Short problem »
Quote verbatim everything from the line containing "Turn this picture" down to the line containing "are in millimetres.", with both of those lines included and no others.

Records supplied »
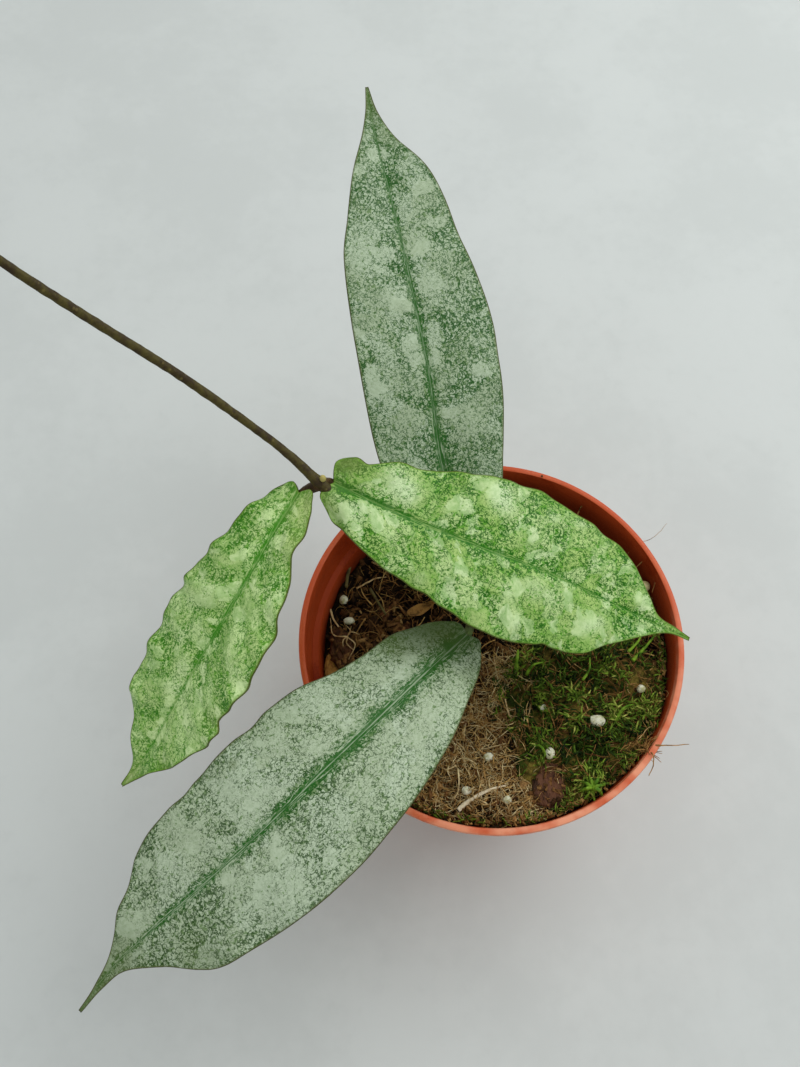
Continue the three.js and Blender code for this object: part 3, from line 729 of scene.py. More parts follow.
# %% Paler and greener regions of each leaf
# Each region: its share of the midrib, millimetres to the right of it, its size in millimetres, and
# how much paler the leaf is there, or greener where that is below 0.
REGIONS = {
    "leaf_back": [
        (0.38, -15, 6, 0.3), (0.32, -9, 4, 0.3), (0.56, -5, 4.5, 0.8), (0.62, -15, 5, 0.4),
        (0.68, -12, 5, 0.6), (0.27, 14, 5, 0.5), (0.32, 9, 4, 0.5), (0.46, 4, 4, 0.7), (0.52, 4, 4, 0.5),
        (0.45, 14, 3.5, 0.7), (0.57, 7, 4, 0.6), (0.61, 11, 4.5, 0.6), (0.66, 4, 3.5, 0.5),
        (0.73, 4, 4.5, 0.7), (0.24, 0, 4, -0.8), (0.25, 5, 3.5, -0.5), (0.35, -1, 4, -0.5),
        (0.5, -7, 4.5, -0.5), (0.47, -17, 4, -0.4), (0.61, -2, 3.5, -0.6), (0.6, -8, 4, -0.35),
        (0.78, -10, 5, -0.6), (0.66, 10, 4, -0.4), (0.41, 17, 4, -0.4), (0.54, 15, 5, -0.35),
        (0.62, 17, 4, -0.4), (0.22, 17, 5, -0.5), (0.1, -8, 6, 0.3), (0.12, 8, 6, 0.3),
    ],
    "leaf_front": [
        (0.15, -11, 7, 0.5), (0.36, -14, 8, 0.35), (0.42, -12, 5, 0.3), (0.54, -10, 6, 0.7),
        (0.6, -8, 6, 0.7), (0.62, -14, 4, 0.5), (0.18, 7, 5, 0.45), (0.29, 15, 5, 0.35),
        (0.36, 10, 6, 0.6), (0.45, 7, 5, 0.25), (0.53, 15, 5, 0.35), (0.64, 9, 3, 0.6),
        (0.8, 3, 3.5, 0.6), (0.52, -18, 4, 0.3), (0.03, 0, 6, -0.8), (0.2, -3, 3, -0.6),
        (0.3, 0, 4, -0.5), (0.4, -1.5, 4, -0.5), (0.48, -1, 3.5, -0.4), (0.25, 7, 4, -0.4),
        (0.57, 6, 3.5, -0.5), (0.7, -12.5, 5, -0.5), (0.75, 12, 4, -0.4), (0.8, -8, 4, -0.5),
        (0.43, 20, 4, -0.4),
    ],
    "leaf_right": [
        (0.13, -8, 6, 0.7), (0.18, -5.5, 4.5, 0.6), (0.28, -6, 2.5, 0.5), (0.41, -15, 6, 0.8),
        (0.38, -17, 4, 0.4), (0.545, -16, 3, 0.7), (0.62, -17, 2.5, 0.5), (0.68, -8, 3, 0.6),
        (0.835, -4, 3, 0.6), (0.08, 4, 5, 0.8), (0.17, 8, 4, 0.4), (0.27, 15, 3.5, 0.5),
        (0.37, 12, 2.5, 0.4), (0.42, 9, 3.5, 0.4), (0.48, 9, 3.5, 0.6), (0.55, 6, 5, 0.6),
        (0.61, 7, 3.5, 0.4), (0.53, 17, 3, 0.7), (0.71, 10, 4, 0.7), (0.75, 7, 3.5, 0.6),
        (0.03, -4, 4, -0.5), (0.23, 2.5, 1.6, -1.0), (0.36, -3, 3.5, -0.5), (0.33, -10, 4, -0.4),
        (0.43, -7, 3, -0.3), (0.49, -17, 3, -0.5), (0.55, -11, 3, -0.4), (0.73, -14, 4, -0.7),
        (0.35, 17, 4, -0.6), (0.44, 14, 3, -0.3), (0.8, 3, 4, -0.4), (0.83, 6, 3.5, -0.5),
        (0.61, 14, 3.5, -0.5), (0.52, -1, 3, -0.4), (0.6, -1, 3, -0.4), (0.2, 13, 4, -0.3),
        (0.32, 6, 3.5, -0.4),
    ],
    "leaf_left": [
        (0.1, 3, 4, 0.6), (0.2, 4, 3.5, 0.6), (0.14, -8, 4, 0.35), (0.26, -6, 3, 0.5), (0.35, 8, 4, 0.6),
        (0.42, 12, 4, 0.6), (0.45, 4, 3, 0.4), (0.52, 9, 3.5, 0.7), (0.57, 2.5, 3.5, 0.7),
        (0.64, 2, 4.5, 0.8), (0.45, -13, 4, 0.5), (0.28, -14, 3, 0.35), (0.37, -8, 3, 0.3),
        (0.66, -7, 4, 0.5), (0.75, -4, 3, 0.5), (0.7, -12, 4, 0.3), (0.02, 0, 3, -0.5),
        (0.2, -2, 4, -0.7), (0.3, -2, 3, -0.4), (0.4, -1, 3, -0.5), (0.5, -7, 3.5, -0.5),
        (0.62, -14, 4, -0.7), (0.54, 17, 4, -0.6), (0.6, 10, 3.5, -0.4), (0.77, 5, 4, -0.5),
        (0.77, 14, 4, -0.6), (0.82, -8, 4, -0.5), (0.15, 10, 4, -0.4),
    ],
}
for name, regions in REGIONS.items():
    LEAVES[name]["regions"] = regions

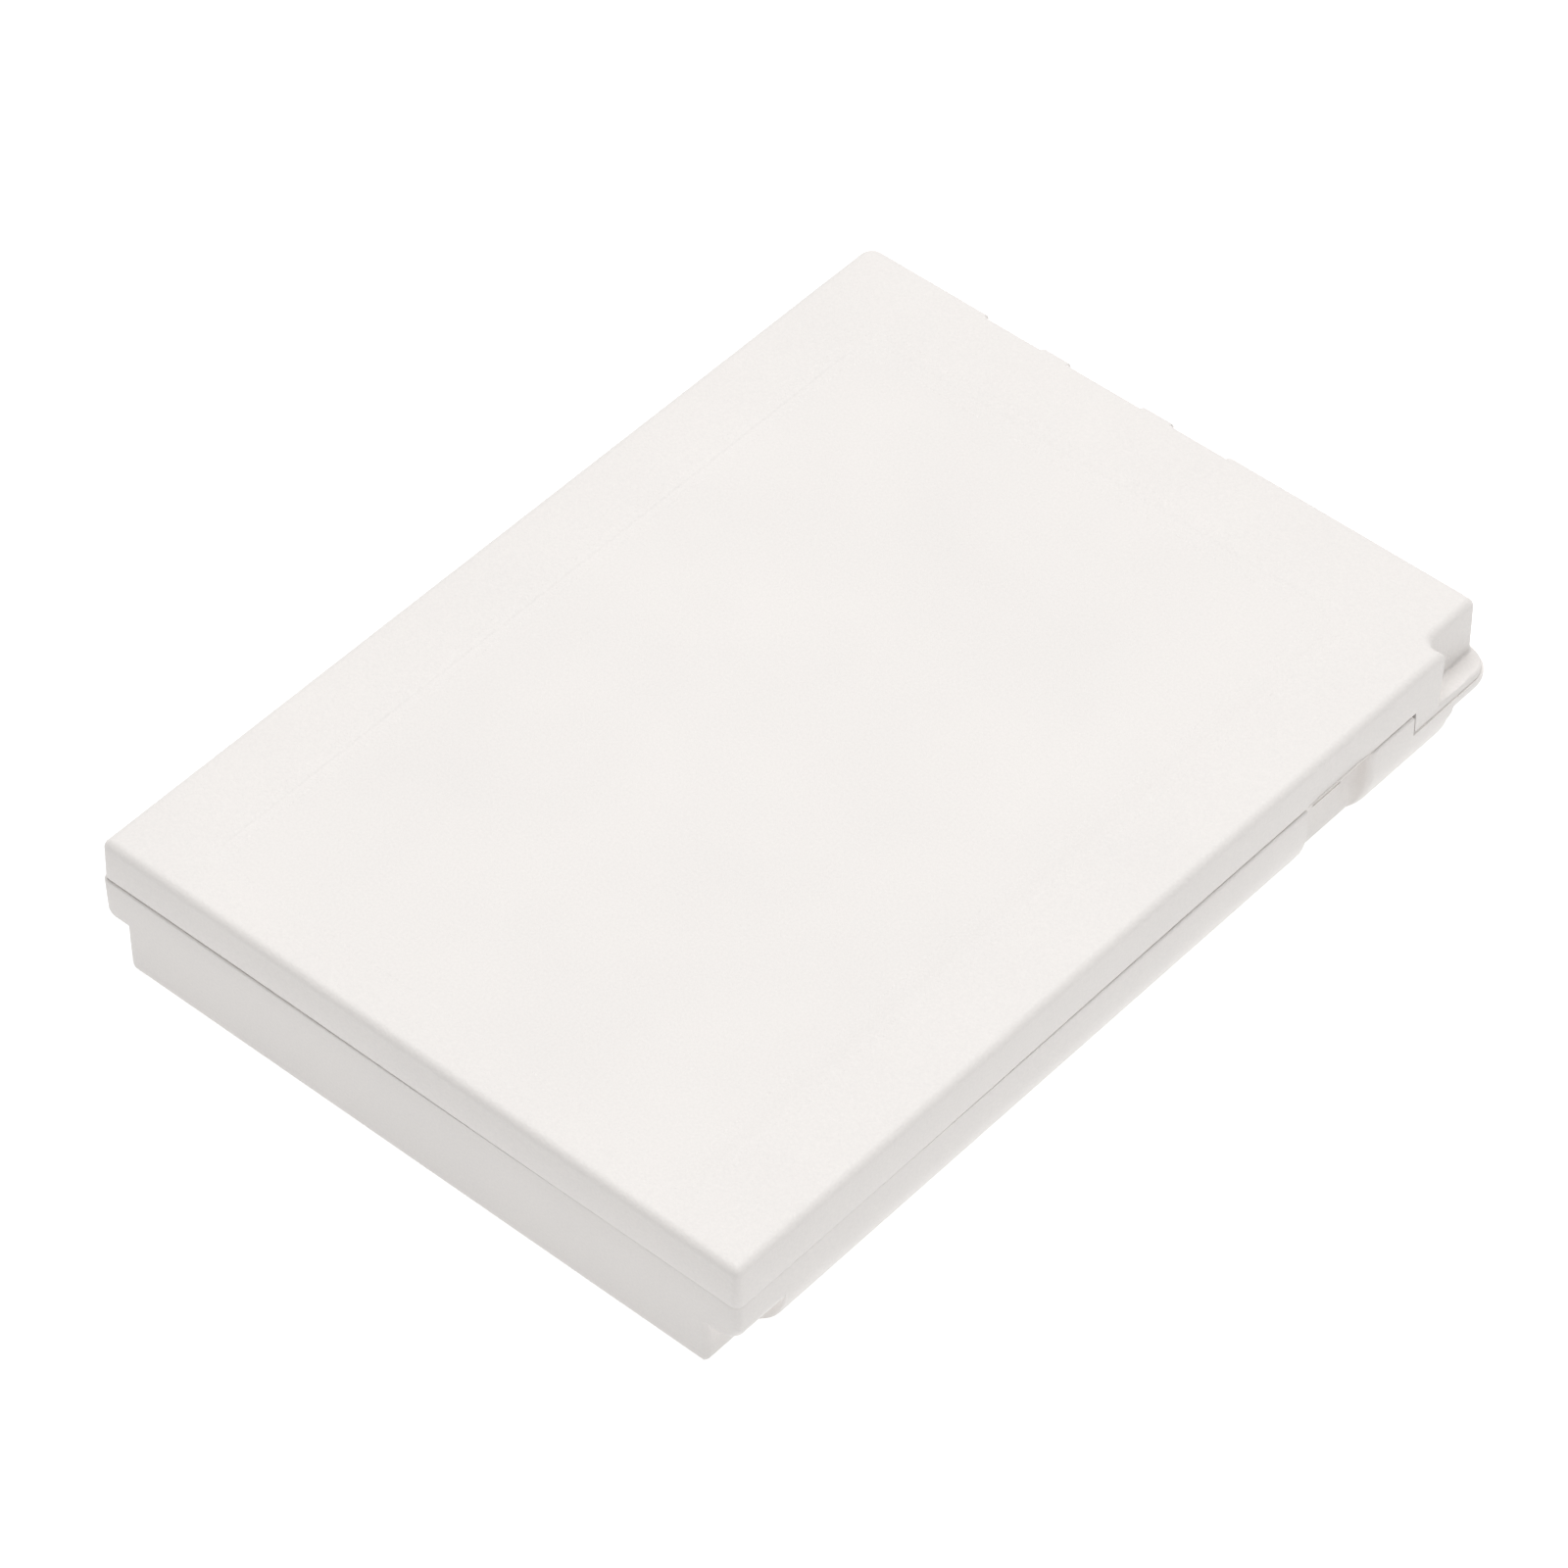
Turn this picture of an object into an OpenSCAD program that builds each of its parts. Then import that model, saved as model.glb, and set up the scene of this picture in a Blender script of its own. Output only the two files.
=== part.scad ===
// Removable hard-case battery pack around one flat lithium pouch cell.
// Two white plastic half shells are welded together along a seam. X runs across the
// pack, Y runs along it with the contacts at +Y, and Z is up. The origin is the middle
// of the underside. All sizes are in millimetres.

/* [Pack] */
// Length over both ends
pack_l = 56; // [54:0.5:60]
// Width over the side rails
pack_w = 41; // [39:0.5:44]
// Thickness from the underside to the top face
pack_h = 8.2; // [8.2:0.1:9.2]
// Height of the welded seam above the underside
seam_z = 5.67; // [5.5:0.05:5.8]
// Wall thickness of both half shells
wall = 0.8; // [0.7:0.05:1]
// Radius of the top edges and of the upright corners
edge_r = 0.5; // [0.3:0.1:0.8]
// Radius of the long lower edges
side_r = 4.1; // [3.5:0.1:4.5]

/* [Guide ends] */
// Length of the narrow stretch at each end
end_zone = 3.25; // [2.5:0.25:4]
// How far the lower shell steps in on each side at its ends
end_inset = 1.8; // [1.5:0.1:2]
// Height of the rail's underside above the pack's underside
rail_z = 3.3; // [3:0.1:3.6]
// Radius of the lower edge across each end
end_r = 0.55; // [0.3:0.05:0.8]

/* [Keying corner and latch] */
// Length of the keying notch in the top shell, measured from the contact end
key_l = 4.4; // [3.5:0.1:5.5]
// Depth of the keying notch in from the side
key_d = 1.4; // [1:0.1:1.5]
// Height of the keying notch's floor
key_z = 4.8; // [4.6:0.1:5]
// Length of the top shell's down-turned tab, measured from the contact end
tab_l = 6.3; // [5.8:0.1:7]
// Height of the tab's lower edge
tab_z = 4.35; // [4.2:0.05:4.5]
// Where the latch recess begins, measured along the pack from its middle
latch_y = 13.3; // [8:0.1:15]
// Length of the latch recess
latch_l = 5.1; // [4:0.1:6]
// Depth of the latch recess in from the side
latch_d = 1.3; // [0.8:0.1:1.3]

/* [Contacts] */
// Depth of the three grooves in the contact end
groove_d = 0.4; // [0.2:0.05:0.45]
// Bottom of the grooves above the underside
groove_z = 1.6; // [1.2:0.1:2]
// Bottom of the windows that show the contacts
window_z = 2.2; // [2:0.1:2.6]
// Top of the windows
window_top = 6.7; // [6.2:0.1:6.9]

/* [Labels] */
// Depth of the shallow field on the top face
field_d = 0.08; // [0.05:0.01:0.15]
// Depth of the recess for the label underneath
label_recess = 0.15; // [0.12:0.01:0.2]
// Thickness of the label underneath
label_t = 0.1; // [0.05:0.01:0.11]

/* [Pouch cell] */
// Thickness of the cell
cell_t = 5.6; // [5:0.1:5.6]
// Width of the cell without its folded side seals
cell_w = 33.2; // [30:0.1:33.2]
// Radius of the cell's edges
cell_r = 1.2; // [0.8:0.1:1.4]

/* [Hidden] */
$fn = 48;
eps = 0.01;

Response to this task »
Turn this picture of an object into an OpenSCAD program that builds each of its parts. Then import that model, saved as model.glb, and set up the scene of this picture in a Blender script of its own. Output only the two files.
=== part.scad ===
// Removable hard-case battery pack around one flat lithium pouch cell.
// Two white plastic half shells are welded together along a seam. X runs across the
// pack, Y runs along it with the contacts at +Y, and Z is up. The origin is the middle
// of the underside. All sizes are in millimetres.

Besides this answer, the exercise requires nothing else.